시작하기 전에
커스텀 음성 기능에 액세스하려면 Google Cloud 프로젝트 ID를 Google에 제공해야 합니다. 이 프로젝트에 대해 결제를 사용 설정하고, Text-to-Speech API 및 AutoML API를 사용 설정했는지, Google Cloud CLI를 설치 및 초기화했는지 확인합니다.
프로젝트의 Google 계정에 AutoML 예측자 역할을 부여합니다. 자세한 내용은 단일 역할 부여를 참조하세요.
명령줄 사용
HTTP 메서드 및 URL:
POST https://texttospeech.googleapis.com/v1beta1/text:synthesize
JSON 요청 본문:
{
"input":{
"text":"Android is a mobile operating system developed by Google, based on the Linux kernel and designed primarily for touchscreen mobile devices such as smartphones and tablets."
},
"voice":{
"custom_voice":{
"reportedUsage":"REALTIME",
"model":"projects/{project_id}/locations/us-central1/models/{model_id}",
}
},
"audioConfig":{
"audioEncoding":"LINEAR16"
}
}
요청 본문을 request.json
파일에 저장하고 다음 명령어를 실행합니다. 이때 PROJECT_ID
를 프로젝트 ID로 바꿉니다.
curl -X POST \ -H "Authorization: Bearer "$(gcloud auth print-access-token) \ -H "x-goog-user-project: PROJECT_ID" \ -H "Content-Type: application/json; charset=utf-8" \ -d @request.json \ https://texttospeech.googleapis.com/v1beta1/text:synthesize
Python 클라이언트 라이브러리 사용
클라이언트 라이브러리를 다운로드하고 다음 명령어를 실행합니다.
pip install texttospeech-custom-voice-beta-v1beta1-py.tar.gz
pip install protobuf --upgrade pip
샘플 Python 코드
"""Synthesize custom voice from the input string of text or ssml.
"""
from google.cloud import texttospeech_v1beta1
# Instantiate a client
client = texttospeech_v1beta1.TextToSpeechClient()
# Set the text input to be synthesized
synthesis_input = texttospeech_v1beta1.types.SynthesisInput(text="Hello, World!")
# Build the voice request, select the language code ("en-US") and specify
# custom voice model and speaker_id.
custom_voice = texttospeech_v1beta1.types.CustomVoiceParams(
reported_usage=texttospeech_v1beta1.enums.CustomVoiceParams.ReportedUsage.REALTIME,
model='projects/{project_id}/locations/us-central1/models/{model_id}')
voice = texttospeech_v1beta1.types.VoiceSelectionParams(
language_code='en-US',
custom_voice=custom_voice)
# Select the type of audio file you want returned
audio_config = texttospeech_v1beta1.types.AudioConfig(
audio_encoding=texttospeech_v1beta1.enums.AudioEncoding.LINEAR16)

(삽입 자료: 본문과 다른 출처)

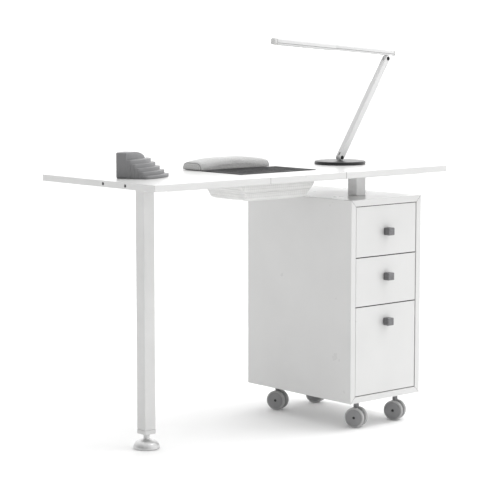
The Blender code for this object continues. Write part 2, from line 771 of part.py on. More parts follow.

# Perform the text-to-speech request on the text input with the selected
# voice parameters and audio file type
response = client.synthesize_speech(synthesis_input, voice, audio_config)
# The response's audio_content is binary.
with open('output.wav', 'wb') as out:
# Write the response to the output file.
out.write(response.audio_content)
print('Audio content written to file "output.wav"')